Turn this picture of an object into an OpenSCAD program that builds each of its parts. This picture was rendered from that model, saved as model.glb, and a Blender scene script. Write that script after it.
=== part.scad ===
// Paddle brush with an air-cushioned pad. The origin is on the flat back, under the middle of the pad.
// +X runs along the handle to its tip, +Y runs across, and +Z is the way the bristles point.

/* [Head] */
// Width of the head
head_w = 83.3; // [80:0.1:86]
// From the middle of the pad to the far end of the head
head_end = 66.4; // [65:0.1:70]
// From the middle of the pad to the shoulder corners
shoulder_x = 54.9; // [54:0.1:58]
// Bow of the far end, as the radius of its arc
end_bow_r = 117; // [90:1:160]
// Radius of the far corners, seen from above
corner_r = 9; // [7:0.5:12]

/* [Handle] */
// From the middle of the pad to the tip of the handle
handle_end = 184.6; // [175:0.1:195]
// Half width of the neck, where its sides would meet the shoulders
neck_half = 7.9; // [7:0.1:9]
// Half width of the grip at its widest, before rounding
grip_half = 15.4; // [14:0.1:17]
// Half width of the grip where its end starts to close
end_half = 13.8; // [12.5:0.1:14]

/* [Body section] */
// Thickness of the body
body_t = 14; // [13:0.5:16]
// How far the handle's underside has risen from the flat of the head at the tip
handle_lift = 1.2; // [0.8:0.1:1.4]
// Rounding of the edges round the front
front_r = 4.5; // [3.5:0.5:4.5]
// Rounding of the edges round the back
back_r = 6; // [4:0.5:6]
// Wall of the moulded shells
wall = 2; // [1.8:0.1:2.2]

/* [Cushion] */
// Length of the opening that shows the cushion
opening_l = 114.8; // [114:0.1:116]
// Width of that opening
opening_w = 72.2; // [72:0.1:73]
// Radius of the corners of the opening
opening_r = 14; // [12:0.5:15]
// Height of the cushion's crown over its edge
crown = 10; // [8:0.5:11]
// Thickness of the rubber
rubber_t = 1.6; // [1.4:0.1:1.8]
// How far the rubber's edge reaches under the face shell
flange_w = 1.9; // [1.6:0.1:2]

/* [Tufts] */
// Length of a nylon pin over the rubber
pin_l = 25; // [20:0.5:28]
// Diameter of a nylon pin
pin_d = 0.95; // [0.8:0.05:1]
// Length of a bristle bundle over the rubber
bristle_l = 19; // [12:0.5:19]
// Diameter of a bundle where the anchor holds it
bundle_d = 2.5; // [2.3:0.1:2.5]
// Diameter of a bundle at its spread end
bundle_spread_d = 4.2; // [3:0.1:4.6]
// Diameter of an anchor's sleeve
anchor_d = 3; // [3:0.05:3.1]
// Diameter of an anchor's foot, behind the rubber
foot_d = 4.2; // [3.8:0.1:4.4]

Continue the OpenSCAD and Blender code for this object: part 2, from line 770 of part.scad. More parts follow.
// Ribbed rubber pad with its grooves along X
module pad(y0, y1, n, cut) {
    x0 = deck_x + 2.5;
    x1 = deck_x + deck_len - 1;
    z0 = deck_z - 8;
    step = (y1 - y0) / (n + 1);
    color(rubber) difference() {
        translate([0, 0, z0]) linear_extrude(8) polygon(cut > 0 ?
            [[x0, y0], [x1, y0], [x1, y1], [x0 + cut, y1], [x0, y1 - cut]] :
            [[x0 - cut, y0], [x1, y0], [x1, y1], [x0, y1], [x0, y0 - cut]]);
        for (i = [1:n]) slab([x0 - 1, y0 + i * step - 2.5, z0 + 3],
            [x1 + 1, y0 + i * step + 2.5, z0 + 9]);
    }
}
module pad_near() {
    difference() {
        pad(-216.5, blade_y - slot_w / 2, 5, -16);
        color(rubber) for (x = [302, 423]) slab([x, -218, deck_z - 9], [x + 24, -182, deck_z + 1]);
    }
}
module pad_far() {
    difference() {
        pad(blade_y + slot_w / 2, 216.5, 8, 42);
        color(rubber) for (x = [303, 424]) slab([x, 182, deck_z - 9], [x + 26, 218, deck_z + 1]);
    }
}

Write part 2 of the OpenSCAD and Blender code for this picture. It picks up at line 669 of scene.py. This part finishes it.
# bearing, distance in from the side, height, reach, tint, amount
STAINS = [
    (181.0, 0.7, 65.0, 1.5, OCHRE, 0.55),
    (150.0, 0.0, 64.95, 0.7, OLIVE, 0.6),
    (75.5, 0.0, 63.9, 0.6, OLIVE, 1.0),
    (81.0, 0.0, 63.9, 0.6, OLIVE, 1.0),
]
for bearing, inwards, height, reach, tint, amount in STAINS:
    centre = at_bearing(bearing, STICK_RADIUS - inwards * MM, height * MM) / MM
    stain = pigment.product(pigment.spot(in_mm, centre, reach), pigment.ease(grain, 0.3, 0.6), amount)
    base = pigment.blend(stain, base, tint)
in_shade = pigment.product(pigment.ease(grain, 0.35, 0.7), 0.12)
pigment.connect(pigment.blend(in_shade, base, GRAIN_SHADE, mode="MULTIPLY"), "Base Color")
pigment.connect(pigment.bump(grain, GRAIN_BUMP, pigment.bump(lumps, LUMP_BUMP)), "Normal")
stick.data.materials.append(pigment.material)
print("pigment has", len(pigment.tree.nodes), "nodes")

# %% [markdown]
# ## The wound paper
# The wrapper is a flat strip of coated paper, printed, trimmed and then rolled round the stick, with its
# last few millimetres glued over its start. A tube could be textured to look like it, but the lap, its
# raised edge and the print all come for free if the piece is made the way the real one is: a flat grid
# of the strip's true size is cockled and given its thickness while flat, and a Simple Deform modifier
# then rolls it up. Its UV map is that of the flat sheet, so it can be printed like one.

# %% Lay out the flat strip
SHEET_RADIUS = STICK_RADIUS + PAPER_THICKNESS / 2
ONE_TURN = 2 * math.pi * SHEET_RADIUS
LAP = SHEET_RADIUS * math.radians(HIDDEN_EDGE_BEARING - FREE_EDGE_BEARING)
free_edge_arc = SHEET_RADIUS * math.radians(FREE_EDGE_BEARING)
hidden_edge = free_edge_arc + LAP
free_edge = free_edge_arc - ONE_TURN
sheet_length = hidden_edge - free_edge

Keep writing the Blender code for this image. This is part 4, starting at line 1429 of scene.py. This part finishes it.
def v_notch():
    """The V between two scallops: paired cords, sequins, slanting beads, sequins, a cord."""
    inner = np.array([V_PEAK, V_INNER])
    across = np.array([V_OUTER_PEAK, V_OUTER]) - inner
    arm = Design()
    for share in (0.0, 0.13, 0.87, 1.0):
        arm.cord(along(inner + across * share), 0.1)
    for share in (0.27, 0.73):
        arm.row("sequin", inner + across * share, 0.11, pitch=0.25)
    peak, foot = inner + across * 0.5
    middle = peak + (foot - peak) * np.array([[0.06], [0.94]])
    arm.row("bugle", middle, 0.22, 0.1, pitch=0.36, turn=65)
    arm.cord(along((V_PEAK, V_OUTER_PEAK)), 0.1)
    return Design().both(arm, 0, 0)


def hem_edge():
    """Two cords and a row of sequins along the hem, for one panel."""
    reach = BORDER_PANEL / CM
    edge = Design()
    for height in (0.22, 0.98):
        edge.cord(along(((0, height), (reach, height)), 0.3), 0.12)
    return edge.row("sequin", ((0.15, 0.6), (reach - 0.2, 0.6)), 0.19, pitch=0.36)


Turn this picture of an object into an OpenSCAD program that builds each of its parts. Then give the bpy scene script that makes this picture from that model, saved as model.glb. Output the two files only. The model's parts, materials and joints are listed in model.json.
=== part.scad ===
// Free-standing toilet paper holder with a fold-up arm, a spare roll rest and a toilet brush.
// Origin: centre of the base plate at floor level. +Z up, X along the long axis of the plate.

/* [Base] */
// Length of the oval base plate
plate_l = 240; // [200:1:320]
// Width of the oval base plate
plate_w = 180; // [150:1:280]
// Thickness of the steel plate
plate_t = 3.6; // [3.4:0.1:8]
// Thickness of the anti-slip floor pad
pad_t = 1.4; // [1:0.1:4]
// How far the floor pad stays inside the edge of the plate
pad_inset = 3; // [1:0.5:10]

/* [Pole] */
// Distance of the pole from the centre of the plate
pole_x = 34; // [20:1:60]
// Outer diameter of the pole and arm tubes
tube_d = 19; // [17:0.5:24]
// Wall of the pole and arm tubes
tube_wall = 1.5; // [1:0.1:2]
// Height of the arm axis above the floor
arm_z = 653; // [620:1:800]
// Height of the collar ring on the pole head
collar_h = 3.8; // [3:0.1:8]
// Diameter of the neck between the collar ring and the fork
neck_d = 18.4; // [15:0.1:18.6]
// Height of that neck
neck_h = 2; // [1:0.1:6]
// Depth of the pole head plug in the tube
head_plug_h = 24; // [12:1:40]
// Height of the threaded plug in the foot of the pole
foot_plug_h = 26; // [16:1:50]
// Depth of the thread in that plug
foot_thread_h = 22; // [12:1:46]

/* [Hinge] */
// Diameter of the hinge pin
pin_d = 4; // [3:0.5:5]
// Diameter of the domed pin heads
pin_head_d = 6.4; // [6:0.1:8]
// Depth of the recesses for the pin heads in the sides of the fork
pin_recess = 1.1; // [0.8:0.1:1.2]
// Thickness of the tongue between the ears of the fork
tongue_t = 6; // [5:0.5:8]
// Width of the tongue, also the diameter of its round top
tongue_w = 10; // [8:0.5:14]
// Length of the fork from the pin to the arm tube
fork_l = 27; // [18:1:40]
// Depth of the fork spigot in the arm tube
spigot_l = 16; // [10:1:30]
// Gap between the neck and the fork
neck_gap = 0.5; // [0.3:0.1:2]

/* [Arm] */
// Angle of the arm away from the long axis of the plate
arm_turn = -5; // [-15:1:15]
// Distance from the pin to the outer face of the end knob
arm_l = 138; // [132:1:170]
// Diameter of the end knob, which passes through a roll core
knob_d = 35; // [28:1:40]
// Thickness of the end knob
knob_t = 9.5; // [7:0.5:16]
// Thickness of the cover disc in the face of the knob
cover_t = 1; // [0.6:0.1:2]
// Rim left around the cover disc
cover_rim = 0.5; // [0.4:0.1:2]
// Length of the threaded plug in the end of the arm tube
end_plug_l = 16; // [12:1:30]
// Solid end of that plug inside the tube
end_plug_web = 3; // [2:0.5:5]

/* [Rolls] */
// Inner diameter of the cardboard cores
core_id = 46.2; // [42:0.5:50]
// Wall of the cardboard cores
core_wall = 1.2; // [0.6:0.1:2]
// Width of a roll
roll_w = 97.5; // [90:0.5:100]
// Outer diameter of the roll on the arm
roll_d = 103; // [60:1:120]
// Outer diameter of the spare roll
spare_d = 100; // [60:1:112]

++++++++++

**WORK INSTRUCTIONS:**
Retype the portion of the data above that starts on the line with "listed in model.json." and finishes on the line with "of the plate.", including both of those lines.

**COMPLETE RESPONSE:**
Turn this picture of an object into an OpenSCAD program that builds each of its parts. Then give the bpy scene script that makes this picture from that model, saved as model.glb. Output the two files only. The model's parts, materials and joints are listed in model.json.
=== part.scad ===
// Free-standing toilet paper holder with a fold-up arm, a spare roll rest and a toilet brush.
// Origin: centre of the base plate at floor level. +Z up, X along the long axis of the plate.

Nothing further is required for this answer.